Reggae compilations are a dime a dozen. Yet, with the arrival of a new two-disc set covering an early and pivotal six-year period of Jamaican vocalist Barrington Levy’s career, there are good reasons to pay attention. After all, it comes courtesy of VP Records and their spot-on Reggae Anthology series. Plus, if any label is going to do it right nowadays, it’s the Chin family.
Still, an arduous task awaited them. 1979 to 1984 was arguably Levy’s most prolific period, during which the Jamaican vocalist established a name for himself as one of the top vocalists in the game, offering up a mountain of singles and over nine full-length albums. Working primarily with Henry “Junjo” Lawes and his studio band the Roots Radics (along with a number of other top producers in Prince Jammy and Scientist) at the famed Channel One, Levy’s popularity sky-rocketed. And even as the Jamaican scene began to move away from the heavily political and culture themes of roots reggae, Levy adapted, releasing a number dancehall hits with producers Alvin Ranglin, Jah Screw and Sly and Robbie.
Much of this is covered in VP’s two-disc compilation of Levy, Sweet Reggae Music. The opening track “Collie Weed,” the single that put Levy (who was still a teen when recorded) on the map, sets the mood off perfectly. The excellent, Rasta-heavy “A Yeh We Deh,” with its rapping drums makes an appearance along with deeply religious cuts “Look Youthman,” Crucifixion” and the emotive “Hammer,” showcasing some of the best dancehall-ready spiritual scorchers coming out of Jamaica at the time. Elsewhere Sweet Reggae Music touches on Levy’s lighter moments with the lovers rock of “Wedding Ring,” “My Women,” the sexy “Sister Carol” and the ridiculously amusing tales of “21 Girls Salute.”
The compilation is also sure to showcase Levy’s pending transition into ragga and the crossover tendencies that he would ably demonstrate in the '90s. Closing the second disc are the massive hits of “Here I Come” and “Under Mi Sensi,” which spotlight an almost entirely different artist. Levy’s changes with the trends seamlessly, dropping his now signature dancehall ad-libs as he keeps in step with the upbeat, stuttering beat. The inclusion of such tracks at the tail end of the compilation only add more fodder for why Levy is one of the most intriguing and versatile vocalist to ever come out of Jamaica.
While Sweet Reggae Music does a good job at including the critical hits of this period in Levy’s career while simultaneously putting on display his musical adaptability, some tracks are surprisingly absent. The dubby single “Eventide Fire A Disaster” featuring General Echo, which chronicles one of the worst tragedies in modern Jamaican history, finds Levy at possibly his most effectual and is sorely missed. The upbeat anthem hit “Reggae Music” from the excellent Shaolin Temple LP also fails to be included. There is none of his work from the often overlooked 1984 collaborative release with then-up and coming soulful dancehall star Frankie Paul.
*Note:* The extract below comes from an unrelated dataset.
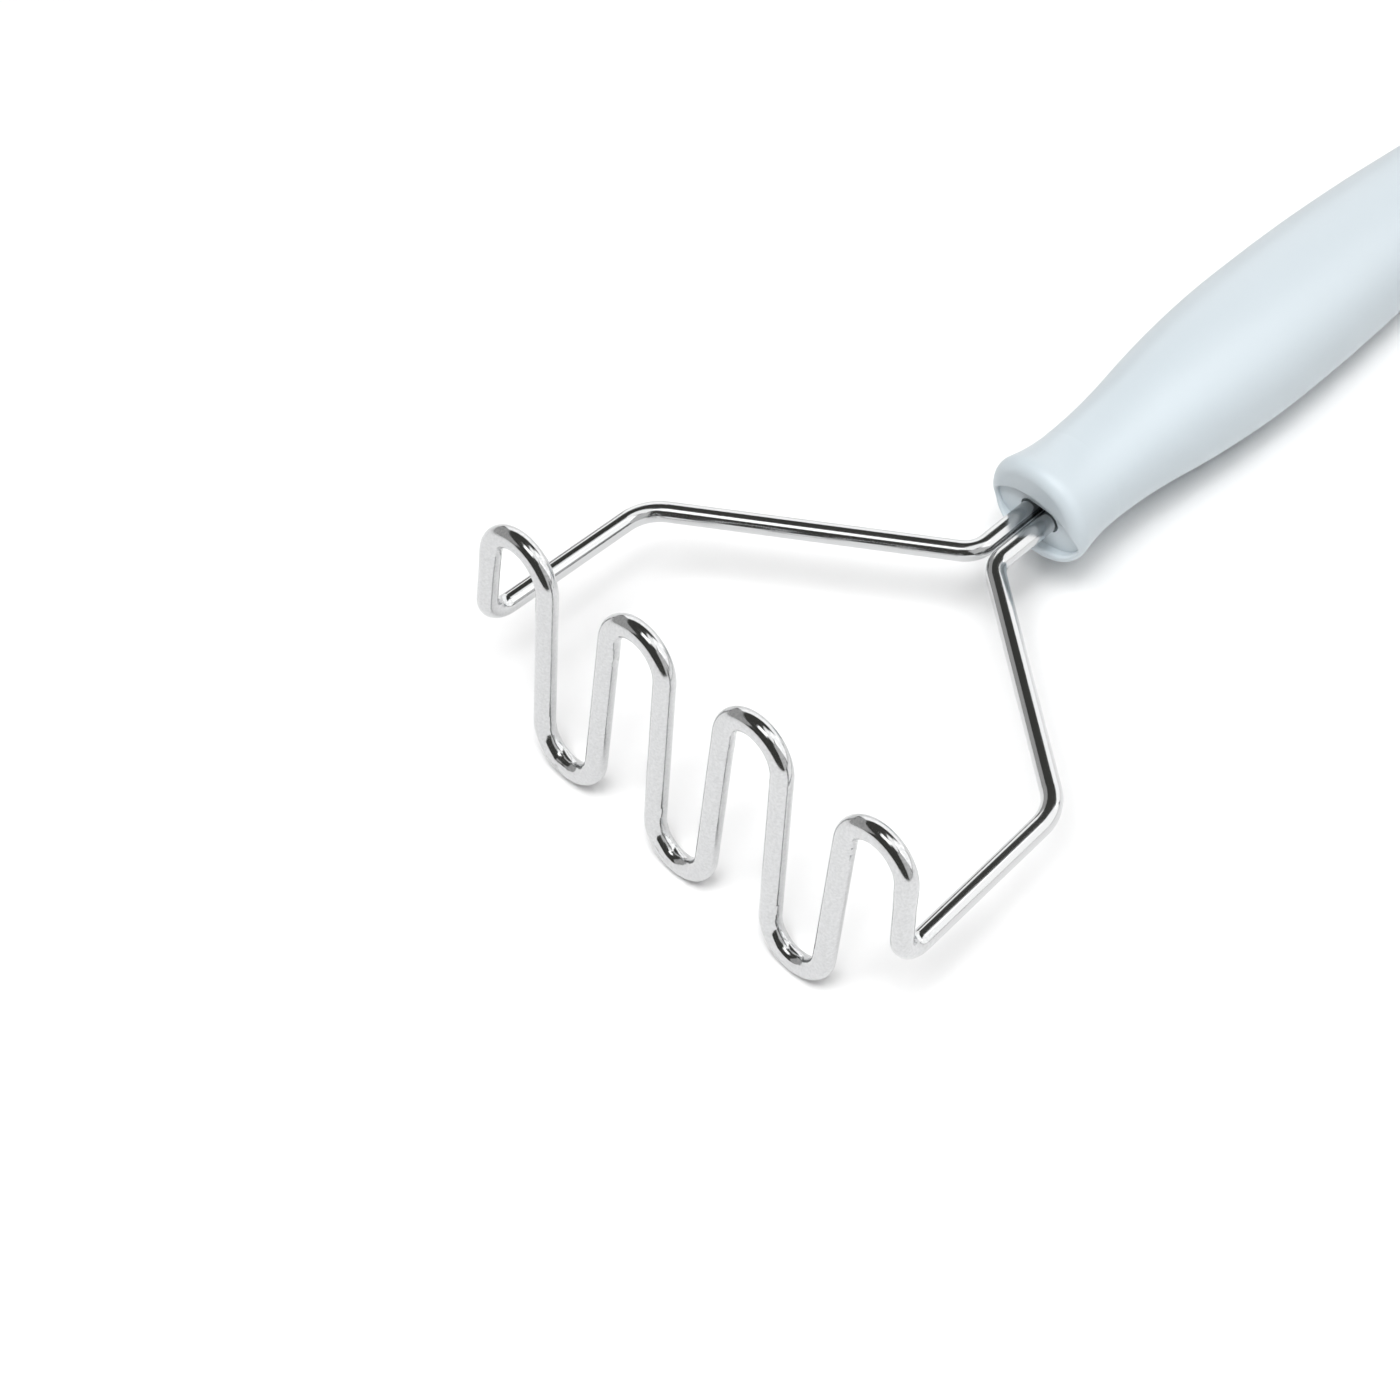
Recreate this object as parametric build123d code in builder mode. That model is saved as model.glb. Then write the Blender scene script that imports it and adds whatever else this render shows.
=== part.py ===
from build123d import *
import os
from math import acos, asin, atan, atan2, cos, degrees, radians, sin, sqrt, tan

# Potato masher: one chromed wire, bent into a wave and two arms, held by a moulded handle.
# The tool lies as it does on a table: X across the head, Y from the head to the handle, Z up.
# Lengths are millimetres and angles are degrees.

os.makedirs("parts", exist_ok=True)

# Wire stock and the pressed wave section
wire_d = 4.0
press_width = 4.4
press_thick = 3.7
blend_len = 5.0

# Wave, with the small differences between its bends that the bending leaves
half_pitch = 14.85
left_outer_out = 0.55
left_inner_in = 0.75
right_outer_in = 0.35
inner_top = 19.3
outer_top = 17.2
bottom_drop = 14.0
left_foot_lift = 1.1
top_r = 7.05
left_top_r = 7.7
bottom_r = 6.7
left_foot_r = 7.1
left_leg_lean = 3.0
right_leg_lean = 3.8

# Arms
left_shoulder_x = 52.1
right_shoulder_x = 50.3
left_shoulder_y = 38.1
right_shoulder_y = 40.5
neck_y = 73.1
corner_r = 4.6
shoulder_r = 9.1
neck_r = 5.6
tang_pitch = 4.4
tang_shift = 2.5
tang_grip = 48.0

# Lean of the wave to the arms
wave_lean = 10.1

# Handle
mouth_y = 86.0
handle_len = 128.0
handle_rise = 1.4
mouth_r = 11.5
mouth_rim_r = 2.5
mouth_flare = 14.4
waist_r = 10.25
turn_r = 11.8
grip_r = 14.6
taper_r = 12.65
waist_share = 0.098
turn_share = 0.242
grip_share = 0.5
fall_share = 0.52
rest_share = 0.72
taper_share = 0.84

# Oval recess in the mouth, tang slot and tang bores
recess_half_w = 10.0
recess_half_h = 6.1
recess_drop = 1.9
recess_depth = 1.8
recess_edge_r = 0.5
slot_side_gap = 0.4
slot_depth = 8.0
tang_clear = 0.1
bore_extra = 1.0

# Hanging hole
hang_d = 6.5
hang_inset = 13.0
hang_edge_r = 1.0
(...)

These are mostly minor quips, though. Largely Sweet Reggae Music does an excellent job showing off one of best Jamaican vocalists from the last 30+ years. For whatever reason, while Levy has found popularity, he’s never been put on the level of such reggae heavyweights as Gregory Isaacs, Dennis Brown or Burning Spear. This latest compilation from VP Records makes a solid case that he should be.